Is the TROP maturity payout (premium refund) taxable in India 2026?
No. The premium refund received at TROP maturity is fully exempt from income tax under Section 10(10D) of the Income Tax Act, provided the sum assured is at least 10 times the annual premium (for policies issued after 1 April 2012). The death benefit is also always tax-free regardless of sum assured amount.
Is GST charged on TROP premiums in 2026?
No. Per the Government of India Notification No. 16/2025, GST is not applicable on individual life insurance policies effective 22 September 2025. New TROP policyholders in 2026 do not pay any GST on premiums.
Which is the best term insurance plan with money back in India 2026?
Top choices include SBI Life eShield Next (CSR: 99.83%), Axis Max Life Smart Term Plan Plus (CSR: 99.79%), HDFC Life Click 2 Protect Super (CSR: 99.71%, highest ASR at 96.72%), Bajaj Life eTouch II (highest solvency at 4.37x), and Tata AIA Sampoorna Raksha Promise (cover up to 100 years). The best plan depends on your age, health, sum assured, and preferred insurer trust level.
Is TROP better than endowment or money-back plans?

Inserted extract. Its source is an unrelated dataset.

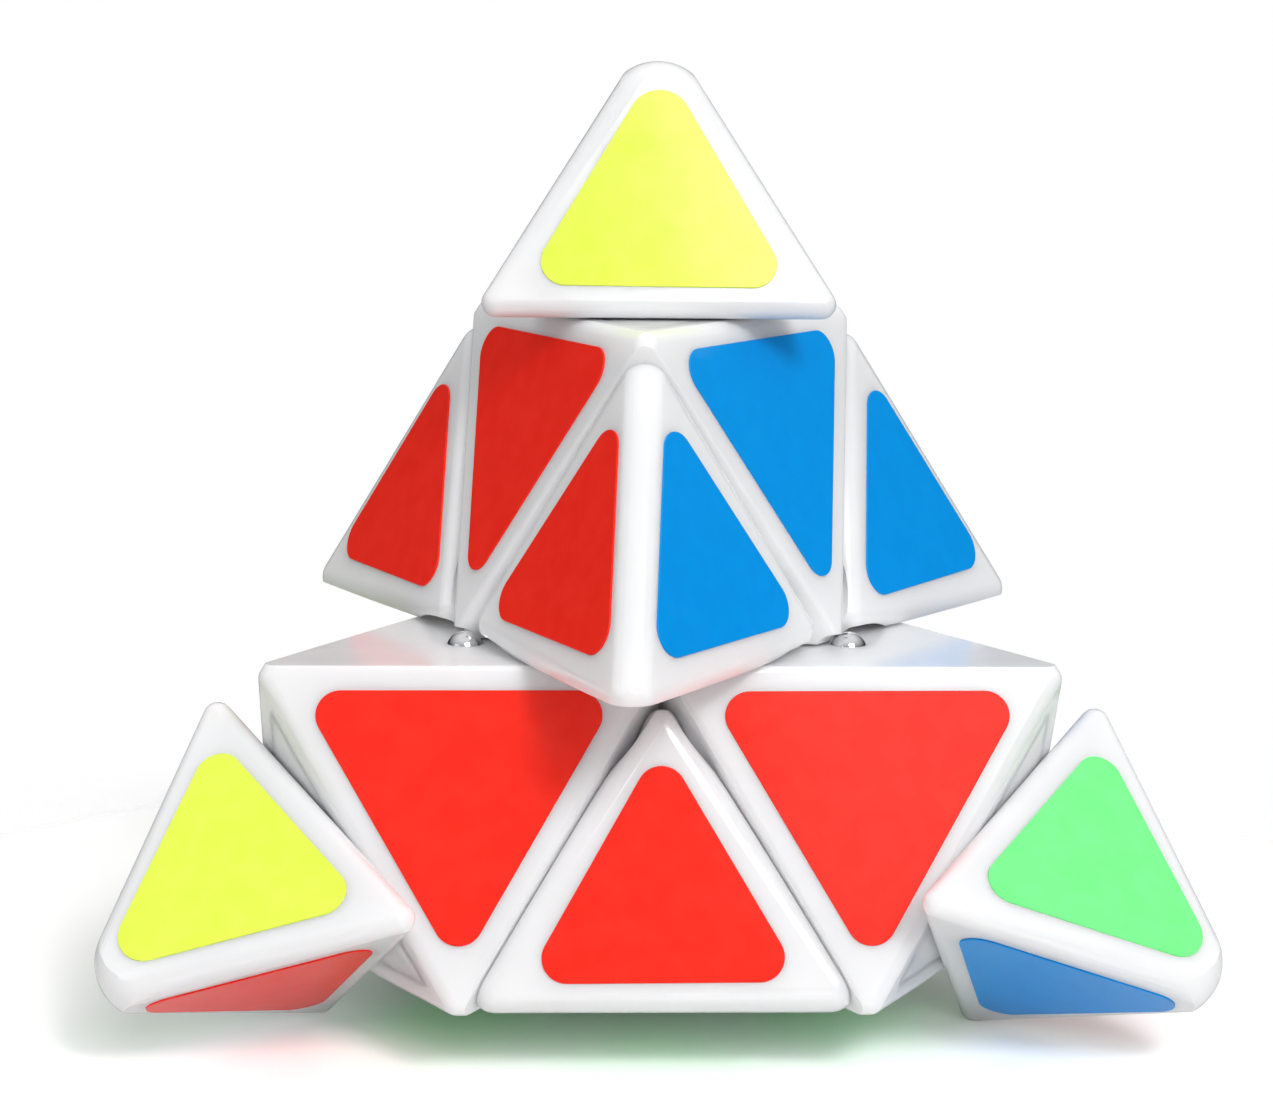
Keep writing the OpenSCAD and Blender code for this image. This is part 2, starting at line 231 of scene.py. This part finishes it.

Almost always yes. Traditional endowment and money-back plans from LIC or other insurers typically offer low effective returns (4–6% IRR), limited and expensive life cover, and complex bonus structures. TROP offers much higher, transparent life cover for the same premium dollars, a simple guaranteed refund structure, and better tax efficiency. If you are choosing between traditional savings-linked insurance and TROP, TROP wins on value in most scenarios.
How does TROP affect my 80C deductions under the new tax regime?
Under the new default income tax regime (2025–26), Section 80C deductions (now Section 123 under the Income Tax Act 2025) are not available. This means TROP premiums do not provide a tax deduction if you are on the new regime. However, the death benefit and maturity payout exemptions under Section 10(10D) still apply. If you are a new-regime taxpayer, the financial math of TROP changes — factor this into your decision carefully.